**Exercise material**:

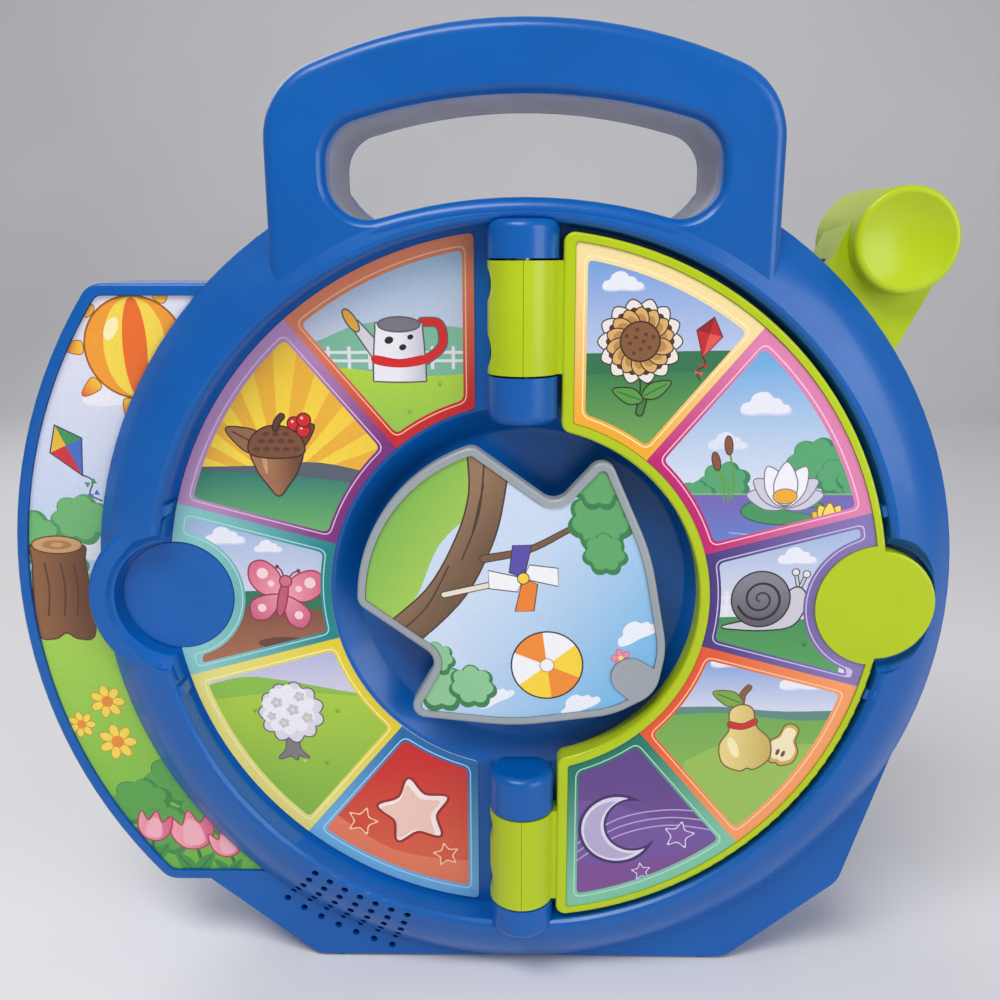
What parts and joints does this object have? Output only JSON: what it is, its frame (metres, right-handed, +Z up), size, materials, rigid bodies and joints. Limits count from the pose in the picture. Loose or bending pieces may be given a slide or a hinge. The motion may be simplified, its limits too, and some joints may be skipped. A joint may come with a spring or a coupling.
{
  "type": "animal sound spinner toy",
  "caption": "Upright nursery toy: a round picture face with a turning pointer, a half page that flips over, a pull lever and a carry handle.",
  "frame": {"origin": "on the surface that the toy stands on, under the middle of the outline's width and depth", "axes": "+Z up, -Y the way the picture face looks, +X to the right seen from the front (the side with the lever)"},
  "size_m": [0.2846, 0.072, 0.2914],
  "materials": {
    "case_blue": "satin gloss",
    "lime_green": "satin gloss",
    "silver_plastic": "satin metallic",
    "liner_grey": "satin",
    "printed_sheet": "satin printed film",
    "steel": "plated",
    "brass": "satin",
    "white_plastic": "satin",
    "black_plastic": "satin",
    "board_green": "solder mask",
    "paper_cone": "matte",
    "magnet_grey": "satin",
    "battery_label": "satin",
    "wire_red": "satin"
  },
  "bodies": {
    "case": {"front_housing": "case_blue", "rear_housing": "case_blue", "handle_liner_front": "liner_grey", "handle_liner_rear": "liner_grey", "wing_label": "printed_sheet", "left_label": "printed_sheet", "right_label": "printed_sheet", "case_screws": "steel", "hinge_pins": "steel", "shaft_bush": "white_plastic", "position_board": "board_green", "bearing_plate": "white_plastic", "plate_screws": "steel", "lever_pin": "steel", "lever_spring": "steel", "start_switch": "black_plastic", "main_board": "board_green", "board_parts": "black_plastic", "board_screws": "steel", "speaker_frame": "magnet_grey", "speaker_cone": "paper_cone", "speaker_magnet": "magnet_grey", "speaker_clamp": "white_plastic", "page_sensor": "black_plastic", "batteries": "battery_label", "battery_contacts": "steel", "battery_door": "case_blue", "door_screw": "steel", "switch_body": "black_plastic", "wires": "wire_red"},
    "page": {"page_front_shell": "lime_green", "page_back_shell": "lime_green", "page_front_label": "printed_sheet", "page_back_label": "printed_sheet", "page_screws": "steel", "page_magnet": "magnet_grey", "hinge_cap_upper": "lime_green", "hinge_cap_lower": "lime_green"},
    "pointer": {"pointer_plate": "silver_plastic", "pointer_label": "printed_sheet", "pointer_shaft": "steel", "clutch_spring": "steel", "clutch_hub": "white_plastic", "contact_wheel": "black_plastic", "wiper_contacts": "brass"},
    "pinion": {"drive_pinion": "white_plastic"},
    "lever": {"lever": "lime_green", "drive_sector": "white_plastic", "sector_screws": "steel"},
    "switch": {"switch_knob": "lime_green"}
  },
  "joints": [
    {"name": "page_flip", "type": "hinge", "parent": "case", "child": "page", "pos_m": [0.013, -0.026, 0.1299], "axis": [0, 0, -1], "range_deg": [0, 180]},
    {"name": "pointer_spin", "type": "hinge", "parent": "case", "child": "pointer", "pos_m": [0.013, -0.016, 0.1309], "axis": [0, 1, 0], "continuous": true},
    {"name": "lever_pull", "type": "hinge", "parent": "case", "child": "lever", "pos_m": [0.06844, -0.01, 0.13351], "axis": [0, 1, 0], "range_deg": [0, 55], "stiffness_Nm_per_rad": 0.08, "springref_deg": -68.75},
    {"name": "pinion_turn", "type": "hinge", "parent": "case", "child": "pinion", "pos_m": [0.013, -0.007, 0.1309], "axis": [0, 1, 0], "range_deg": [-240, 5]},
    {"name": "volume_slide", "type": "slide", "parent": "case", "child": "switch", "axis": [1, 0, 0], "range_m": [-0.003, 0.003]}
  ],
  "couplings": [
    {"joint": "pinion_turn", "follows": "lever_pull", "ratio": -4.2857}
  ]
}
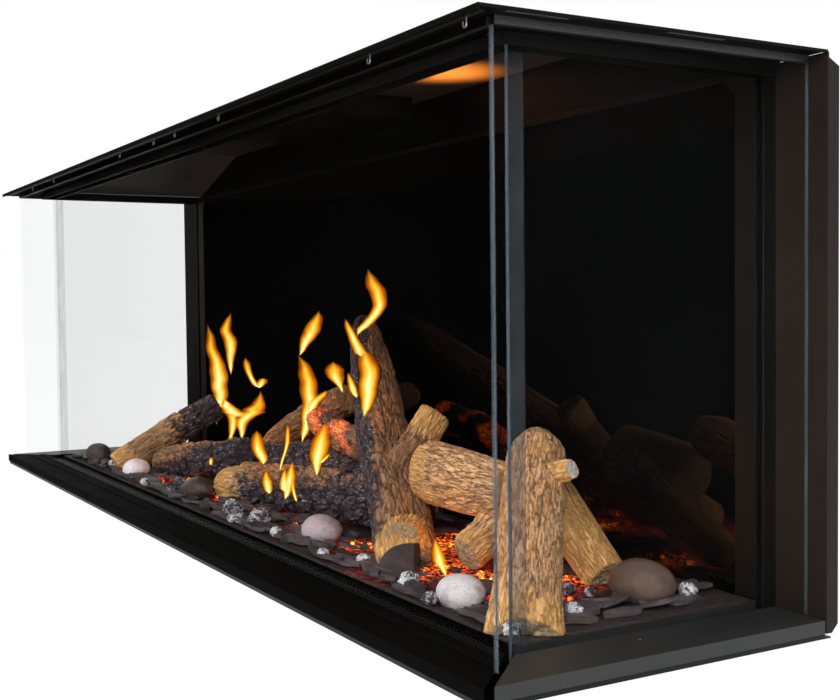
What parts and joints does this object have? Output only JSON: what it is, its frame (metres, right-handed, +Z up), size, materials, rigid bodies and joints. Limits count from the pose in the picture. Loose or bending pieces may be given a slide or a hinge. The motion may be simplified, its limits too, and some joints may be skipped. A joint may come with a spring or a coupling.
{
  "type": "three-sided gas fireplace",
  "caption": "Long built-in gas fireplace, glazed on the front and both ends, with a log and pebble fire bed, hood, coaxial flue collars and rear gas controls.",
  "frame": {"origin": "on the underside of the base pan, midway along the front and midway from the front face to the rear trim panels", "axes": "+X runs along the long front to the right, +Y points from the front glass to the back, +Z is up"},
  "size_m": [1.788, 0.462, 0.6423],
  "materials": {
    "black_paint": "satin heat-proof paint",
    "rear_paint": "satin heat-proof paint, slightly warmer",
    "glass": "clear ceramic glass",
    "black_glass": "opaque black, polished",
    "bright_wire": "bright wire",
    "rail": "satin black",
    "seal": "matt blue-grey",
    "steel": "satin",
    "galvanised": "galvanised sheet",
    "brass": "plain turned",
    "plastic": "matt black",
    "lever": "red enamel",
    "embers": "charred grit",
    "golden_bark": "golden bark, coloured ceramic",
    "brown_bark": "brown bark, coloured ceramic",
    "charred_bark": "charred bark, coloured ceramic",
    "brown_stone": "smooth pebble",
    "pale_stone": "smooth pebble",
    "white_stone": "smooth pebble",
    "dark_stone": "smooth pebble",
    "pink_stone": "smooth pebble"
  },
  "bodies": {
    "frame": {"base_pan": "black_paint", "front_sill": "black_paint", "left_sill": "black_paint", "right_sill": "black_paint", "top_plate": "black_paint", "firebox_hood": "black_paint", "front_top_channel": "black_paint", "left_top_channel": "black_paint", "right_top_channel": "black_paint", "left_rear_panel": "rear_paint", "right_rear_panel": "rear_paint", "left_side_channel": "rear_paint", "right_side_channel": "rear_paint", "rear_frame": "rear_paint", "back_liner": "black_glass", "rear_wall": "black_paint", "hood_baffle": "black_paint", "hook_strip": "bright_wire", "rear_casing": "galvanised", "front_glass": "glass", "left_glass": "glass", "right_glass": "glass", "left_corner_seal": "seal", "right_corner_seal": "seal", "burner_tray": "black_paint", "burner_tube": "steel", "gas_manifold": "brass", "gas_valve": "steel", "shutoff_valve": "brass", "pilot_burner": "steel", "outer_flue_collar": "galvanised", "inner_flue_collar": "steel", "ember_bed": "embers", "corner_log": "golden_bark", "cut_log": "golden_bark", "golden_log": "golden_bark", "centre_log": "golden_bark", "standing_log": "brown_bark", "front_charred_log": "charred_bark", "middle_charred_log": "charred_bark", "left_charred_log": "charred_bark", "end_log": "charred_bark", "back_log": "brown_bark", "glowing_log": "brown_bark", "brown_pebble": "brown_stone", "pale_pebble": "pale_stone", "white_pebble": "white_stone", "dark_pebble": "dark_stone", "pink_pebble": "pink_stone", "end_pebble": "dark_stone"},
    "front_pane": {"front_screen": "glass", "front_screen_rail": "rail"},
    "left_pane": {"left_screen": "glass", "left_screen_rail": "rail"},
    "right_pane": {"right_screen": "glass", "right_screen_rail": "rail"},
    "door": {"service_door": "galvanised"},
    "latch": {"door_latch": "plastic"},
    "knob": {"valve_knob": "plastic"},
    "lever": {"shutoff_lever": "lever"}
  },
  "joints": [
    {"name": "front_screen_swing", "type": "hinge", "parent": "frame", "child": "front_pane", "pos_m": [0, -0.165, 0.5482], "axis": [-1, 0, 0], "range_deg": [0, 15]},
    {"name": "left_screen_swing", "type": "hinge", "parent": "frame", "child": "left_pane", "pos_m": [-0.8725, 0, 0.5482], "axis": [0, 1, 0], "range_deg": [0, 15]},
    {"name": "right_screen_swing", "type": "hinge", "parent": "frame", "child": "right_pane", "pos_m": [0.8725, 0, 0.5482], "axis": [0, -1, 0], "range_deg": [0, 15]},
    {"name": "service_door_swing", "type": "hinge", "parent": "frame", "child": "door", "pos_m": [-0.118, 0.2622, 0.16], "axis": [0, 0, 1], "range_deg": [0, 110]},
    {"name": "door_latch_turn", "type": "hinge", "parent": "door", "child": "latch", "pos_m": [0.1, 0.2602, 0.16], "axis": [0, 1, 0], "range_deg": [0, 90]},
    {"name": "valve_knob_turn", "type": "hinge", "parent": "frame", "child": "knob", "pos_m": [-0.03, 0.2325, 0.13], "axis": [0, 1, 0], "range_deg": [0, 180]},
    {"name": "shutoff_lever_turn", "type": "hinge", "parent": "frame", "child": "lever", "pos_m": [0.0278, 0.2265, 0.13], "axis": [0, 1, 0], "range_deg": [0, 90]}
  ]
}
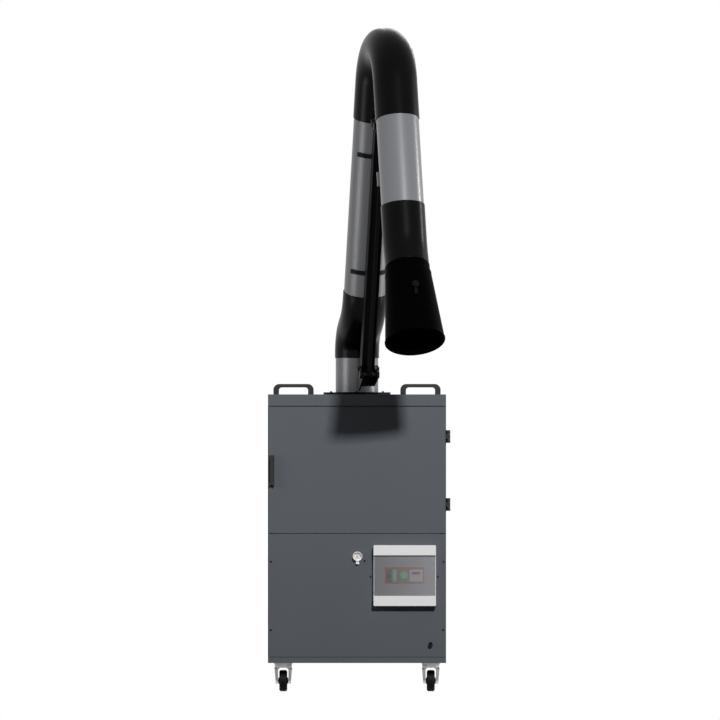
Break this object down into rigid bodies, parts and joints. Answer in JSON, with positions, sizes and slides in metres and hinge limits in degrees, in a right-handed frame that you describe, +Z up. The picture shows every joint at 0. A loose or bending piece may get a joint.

**Exercise prompt**:
Which lines contain "that"? Show each of them.

**Final result**:
  "caption": "Upright nursery toy: a round picture face with a turning pointer, a half page that flips over, a pull lever and a carry handle.",
  "frame": {"origin": "on the surface that the toy stands on, under the middle of the outline's width and depth", "axes": "+Z up, -Y the way the picture face looks, +X to the right seen from the front (the side with the lever)"},
Break this object down into rigid bodies, parts and joints. Answer in JSON, with positions, sizes and slides in metres and hinge limits in degrees, in a right-handed frame that you describe, +Z up. The picture shows every joint at 0. A loose or bending piece may get a joint.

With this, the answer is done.